Jaron Lanier is a technologist, artist and composer and is widely considered the father of virtual reality. He will appear at Consensus 2022 this week. E. Glen Weyl is a founder of the RadicalxChange Foundation and co-author of Radical Markets and “Decentralized Society.” While both work for Microsoft, neither speaks for the company.

The paper combines a variety of clever address-linking techniques similar to those offered commercially by firms like Chainalysis and Crystal Blockchain, together with approaches focused on identifying miners, to link more than 99% of Bitcoin addresses from the network’s inception in 2009 through 2011 back to unique individuals (and in some cases their legal names). While the study does not focus on identifying such names (except in two cases where they were already known), it shows enough about methods used that we suspect these will eventually be used to bring significantly greater transparency to the previously obscure founding figures in the community.

More deeply, they reveal several important properties of the early Bitcoin network, such as the finding that 64 agents (fewer than a thousandth of previous estimates based on counting addresses) mined a majority of BTC in this early period and that 51% of attacks could typically have been conducted by small groups of individuals (usually around five), including a single individual for significant periods. (In such attacks, a miner or group of miners obtains control of a majority of the network’s computing power and uses it to reorder, reverse or block transactions on the public ledger, usually to defraud other participants.)

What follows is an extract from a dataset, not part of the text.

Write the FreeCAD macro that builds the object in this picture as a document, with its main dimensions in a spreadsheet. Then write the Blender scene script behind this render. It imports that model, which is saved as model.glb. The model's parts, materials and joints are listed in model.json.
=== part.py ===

Furthermore, in contrast to the self-image of Bitcoin as a global, open protocol, usage appears to have flowed through social networks connected to these initial pioneers in a manner like other nascent networks, from the early internet to Facebook.

Following the money

The immediate implications for the ecosystem should be obvious. The researchers find that nearly all transactions through the end of 2017 can be traced to Bitcoin addresses associated with this initial group of 64 agents by a small number of hops (four to six). It is well-known that identified seeds can usually be traced over such short chains, and so we expect the researchers’ findings to quickly undermine much of the pseudonymity of Bitcoin if their methods are replicated and widely applied.